What you will do: Please copy the lines below exactly, from the first one through the line showing "WINDOW_AWAY, WINDOW_HEIGHTS, 5.0)".

Data lines:

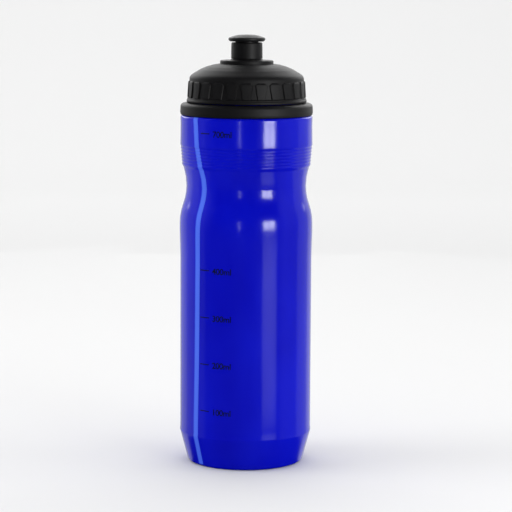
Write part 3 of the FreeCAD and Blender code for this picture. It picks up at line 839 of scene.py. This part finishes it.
WINDOW_AWAY, WINDOW_HEIGHTS, WINDOW_RADIANCE = 0.8, (0.085, 0.27), 13.0
CARD_AWAY, CARD_HEIGHTS = 0.3, (-0.03, 0.085)
ROOM_AWAY, ROOM_HEIGHTS, UPPER_HEIGHTS = 0.9, (-0.4, 0.9), (0.33, 1.25)
DAYLIGHT_AWAY, DAYLIGHT_HEIGHTS = 2.2, (0.0, 2.0)
CEILING_WIDE, CEILING_Z, LEVEL = 2.6, 1.15, (0, 0, 0)

panel("window_left", (30, 39.5), WINDOW_AWAY, WINDOW_HEIGHTS, WINDOW_RADIANCE)
panel("window_right", (40.5, 49), WINDOW_AWAY, WINDOW_HEIGHTS, WINDOW_RADIANCE)
panel("low_card", (28, 52), CARD_AWAY, CARD_HEIGHTS, 0.8)
panel("door_gap", (-12.5, -10.5), WINDOW_AWAY, WINDOW_HEIGHTS, 5.0)

# What the plastic mirrors of the room, and what lights it, are lamps of their own.
for name, azimuths, heights, radiance in (
        ("right_front", (62, 100), ROOM_HEIGHTS, 0.15), ("right_side", (100, 135), ROOM_HEIGHTS, 0.42),
        ("right_back", (135, 172), ROOM_HEIGHTS, 0.75), ("left_front", (-100, -75), ROOM_HEIGHTS, 0.16),
        ("left_side", (-125, -100), ROOM_HEIGHTS, 0.38), ("left_back", (-172, -125), ROOM_HEIGHTS, 0.6),
        ("back", (172, 188), ROOM_HEIGHTS, 1.2), ("upper_back", (128, 232), UPPER_HEIGHTS, 2.3)):
    panel(name, azimuths, ROOM_AWAY, heights, radiance).visible_diffuse = False
panel("left_daylight", (-105, -65), DAYLIGHT_AWAY, DAYLIGHT_HEIGHTS, 3.0).visible_glossy = False
panel("right_daylight", (65, 105), DAYLIGHT_AWAY, DAYLIGHT_HEIGHTS, 1.5).visible_glossy = False
glowing("ceiling_light", CEILING_WIDE, 2.2, 0.9, (0, 0.35, CEILING_Z), LEVEL).visible_glossy = False
glowing("ceiling_seen", CEILING_WIDE, 1.0, 3.6, (0, 1.0, CEILING_Z), LEVEL).visible_diffuse = False

daylight = bpy.data.worlds.new("daylight")
daylight.use_nodes = True
daylight.node_tree.nodes["Background"].inputs["Color"].default_value = (1, 1, 1, 1)
daylight.node_tree.nodes["Background"].inputs["Strength"].default_value = 0.4
daylight.cycles_visibility.glossy = False
bpy.context.scene.world = daylight

CAMERA_BACK, CAMERA_UP = 1.1873, 0.2701
TILT, PAN, ROLL = math.radians(7.414), math.radians(-0.273), math.radians(0.297)
LENS, SENSOR = 150.14, 36.0
ahead = Vector((-math.cos(TILT) * math.sin(PAN), math.cos(TILT) * math.cos(PAN), -math.sin(TILT)))
aside = Vector((math.cos(PAN), math.sin(PAN), 0))
above = aside.cross(ahead)
right = aside * math.cos(ROLL) + above * math.sin(ROLL)
top = above * math.cos(ROLL) - aside * math.sin(ROLL)
camera = bpy.data.objects.new("camera", bpy.data.cameras.new("camera"))
camera.data.lens, camera.data.sensor_width = LENS, SENSOR
camera.matrix_world = Matrix((right, top, -ahead)).transposed().to_4x4()
camera.location = (0, -CAMERA_BACK, CAMERA_UP)
bpy.context.scene.collection.objects.link(camera)
bpy.context.scene.camera = camera
bpy.context.scene.view_settings.view_transform = "Standard"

Answer:
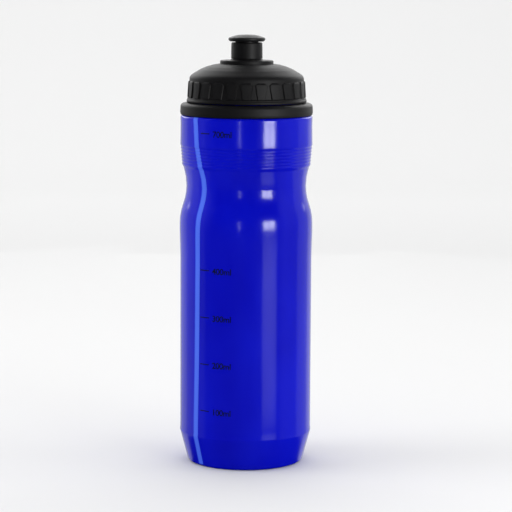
Write part 3 of the FreeCAD and Blender code for this picture. It picks up at line 839 of scene.py. This part finishes it.
WINDOW_AWAY, WINDOW_HEIGHTS, WINDOW_RADIANCE = 0.8, (0.085, 0.27), 13.0
CARD_AWAY, CARD_HEIGHTS = 0.3, (-0.03, 0.085)
ROOM_AWAY, ROOM_HEIGHTS, UPPER_HEIGHTS = 0.9, (-0.4, 0.9), (0.33, 1.25)
DAYLIGHT_AWAY, DAYLIGHT_HEIGHTS = 2.2, (0.0, 2.0)
CEILING_WIDE, CEILING_Z, LEVEL = 2.6, 1.15, (0, 0, 0)

panel("window_left", (30, 39.5), WINDOW_AWAY, WINDOW_HEIGHTS, WINDOW_RADIANCE)
panel("window_right", (40.5, 49), WINDOW_AWAY, WINDOW_HEIGHTS, WINDOW_RADIANCE)
panel("low_card", (28, 52), CARD_AWAY, CARD_HEIGHTS, 0.8)
panel("door_gap", (-12.5, -10.5), WINDOW_AWAY, WINDOW_HEIGHTS, 5.0)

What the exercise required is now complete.